The exercise: Every line below must be reproduced exactly. Copy them all.

--- begin Data section ---

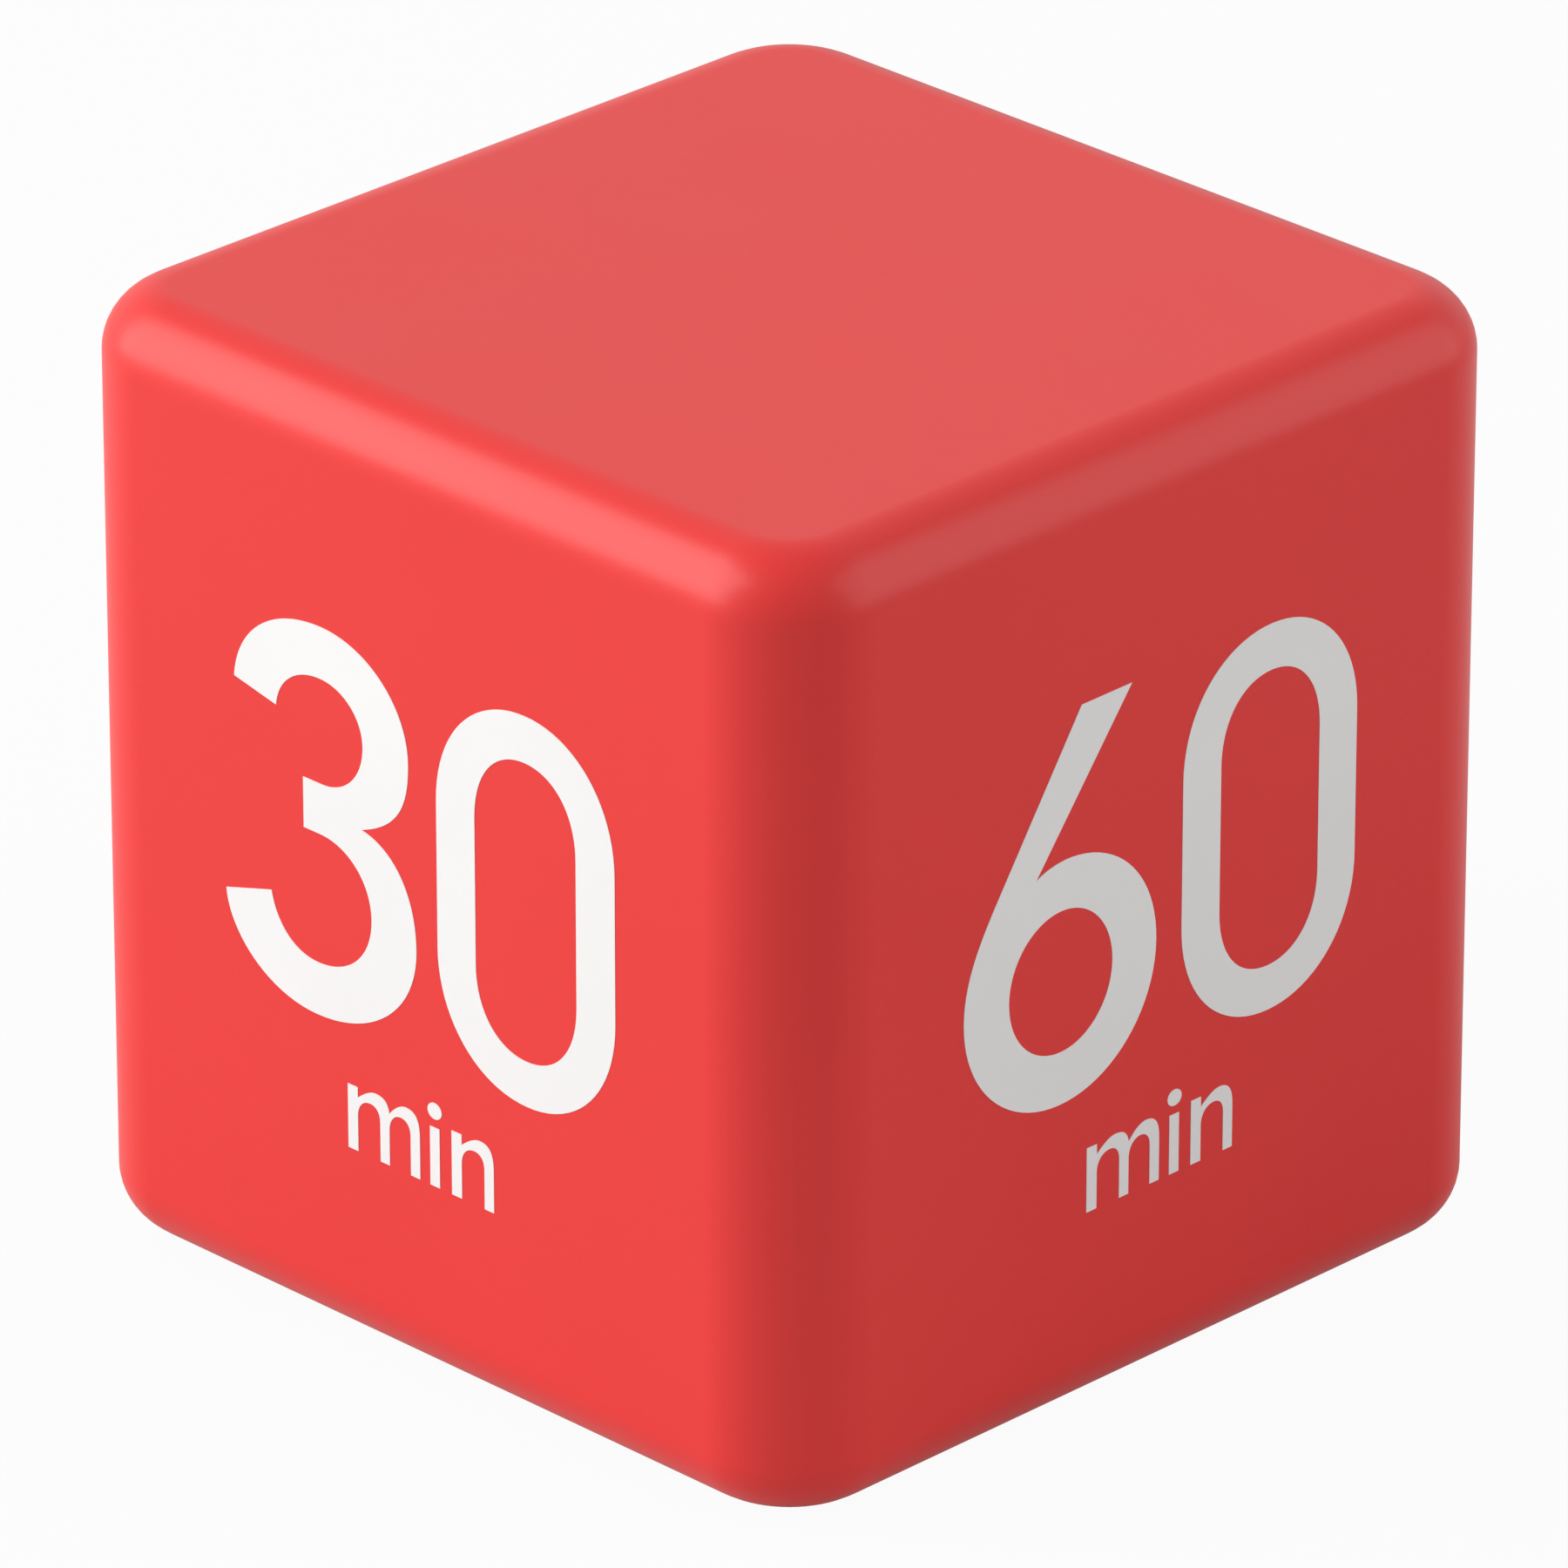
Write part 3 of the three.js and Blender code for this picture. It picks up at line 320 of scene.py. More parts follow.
body_shell = rounded_cube("case_shell", cube_half, 0, cube_side, upright_corner, end_rim)
keep_above(body_shell, seam_level)
hollow = rounded_cube(
    "shell_hollow", cube_half - shell_wall, -cube_half, cube_side - shell_wall,
    upright_corner - shell_wall, end_rim - shell_wall,
)
keep_above(hollow, seam_level)
pick(hollow, "FACE", everything)
bpy.ops.mesh.flip_normals()
joined(body_shell, hollow)
pick(body_shell, "EDGE", lambda middle, along: abs(middle.z - seam_level) < closeness)
bpy.ops.mesh.bridge_edge_loops()

four_corners = ((-1, -1), (1, -1), (1, 1), (-1, 1))
post_x, post_y, post_foot, post_radius = 0.0242, 0.0246, 0.0025, 0.0026
pilot_radius, pilot_length = 0.00105, 0.017
gusset_half, gusset_foot, gusset_reach_x, gusset_reach_y = 0.0006, 0.006, 0.0065, 0.0061
post_top = cube_side - shell_wall / 2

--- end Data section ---

Complete response:
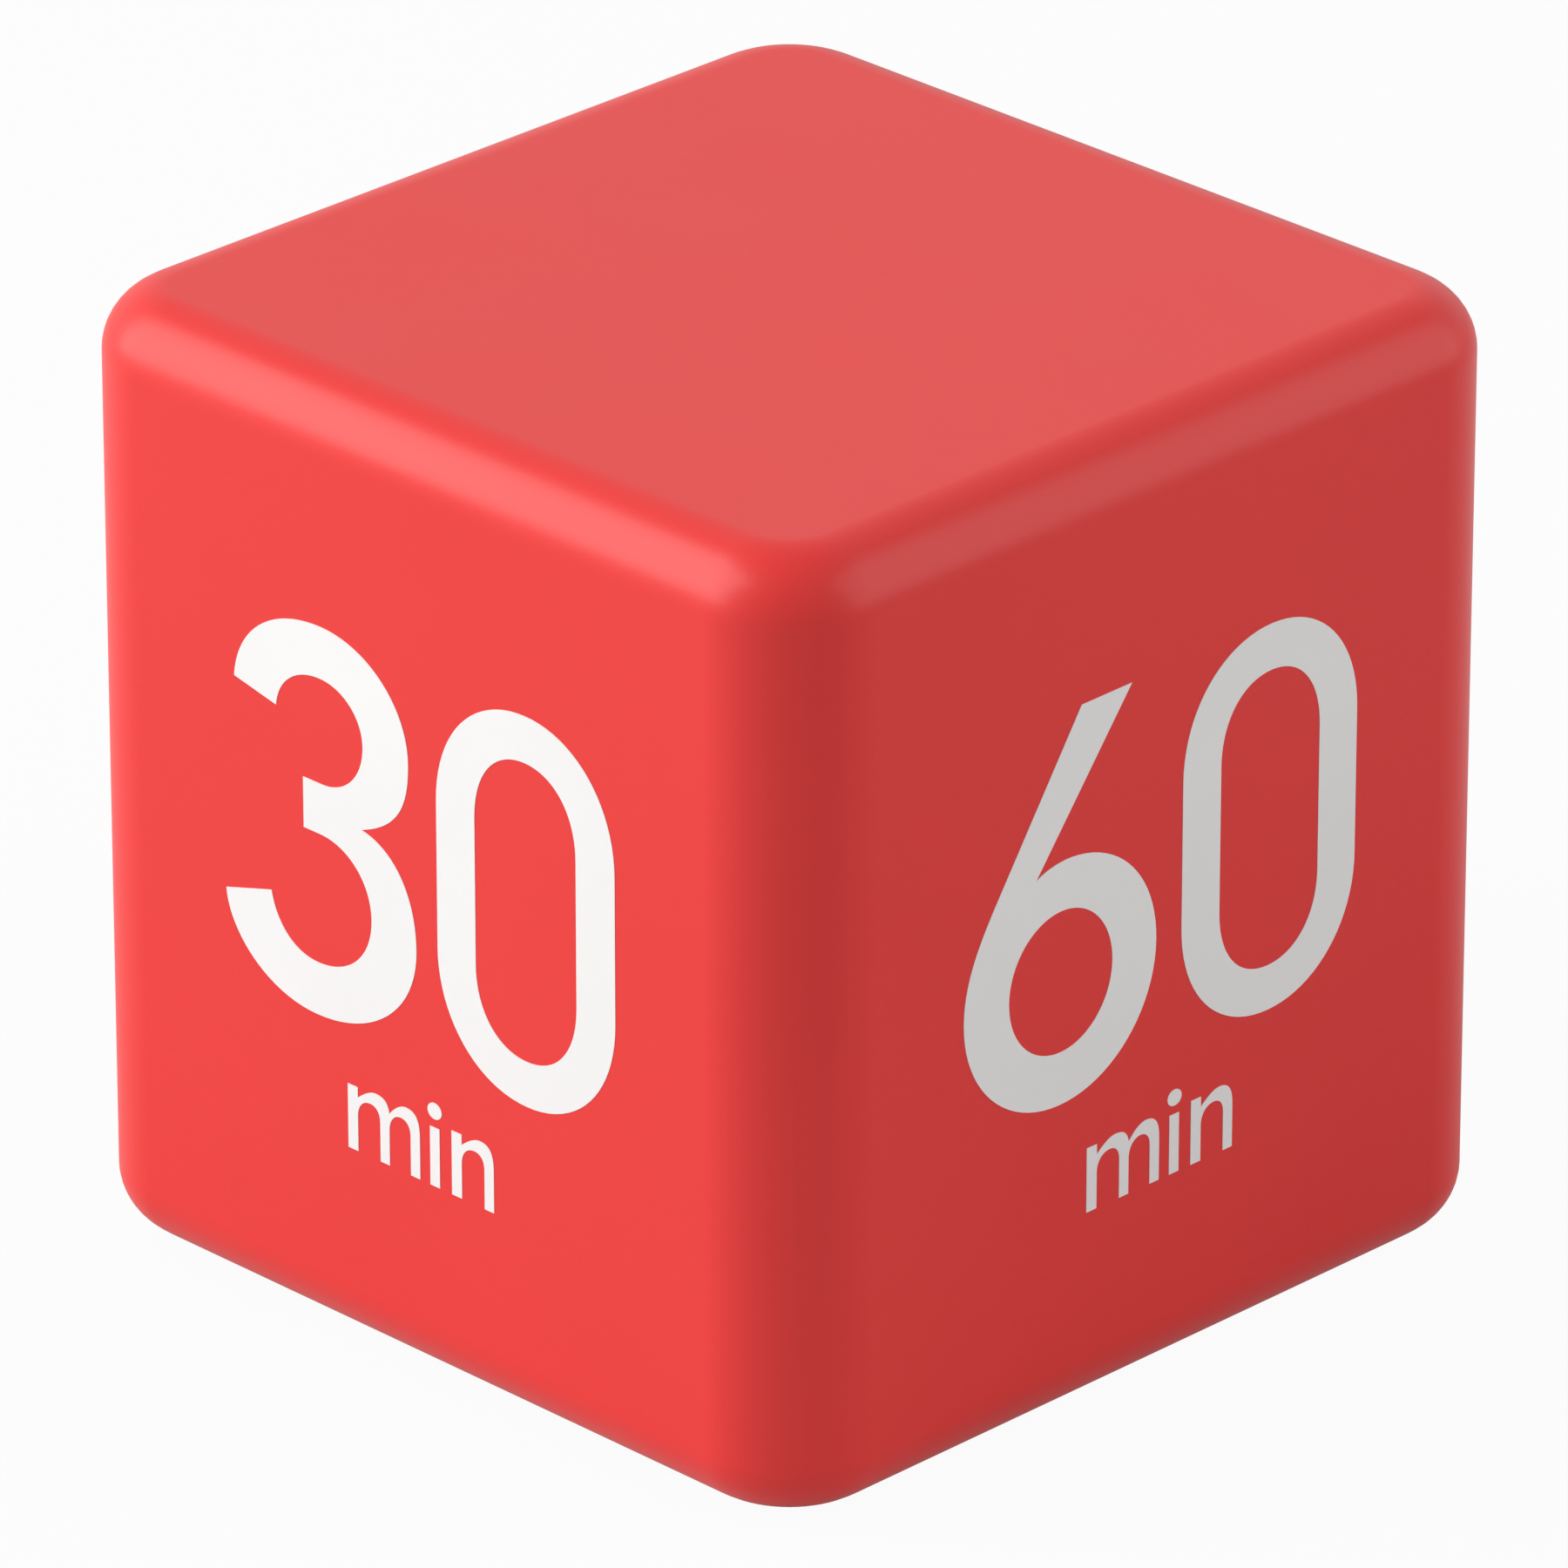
Write part 3 of the three.js and Blender code for this picture. It picks up at line 320 of scene.py. More parts follow.
body_shell = rounded_cube("case_shell", cube_half, 0, cube_side, upright_corner, end_rim)
keep_above(body_shell, seam_level)
hollow = rounded_cube(
    "shell_hollow", cube_half - shell_wall, -cube_half, cube_side - shell_wall,
    upright_corner - shell_wall, end_rim - shell_wall,
)
keep_above(hollow, seam_level)
pick(hollow, "FACE", everything)
bpy.ops.mesh.flip_normals()
joined(body_shell, hollow)
pick(body_shell, "EDGE", lambda middle, along: abs(middle.z - seam_level) < closeness)
bpy.ops.mesh.bridge_edge_loops()

four_corners = ((-1, -1), (1, -1), (1, 1), (-1, 1))
post_x, post_y, post_foot, post_radius = 0.0242, 0.0246, 0.0025, 0.0026
pilot_radius, pilot_length = 0.00105, 0.017
gusset_half, gusset_foot, gusset_reach_x, gusset_reach_y = 0.0006, 0.006, 0.0065, 0.0061
post_top = cube_side - shell_wall / 2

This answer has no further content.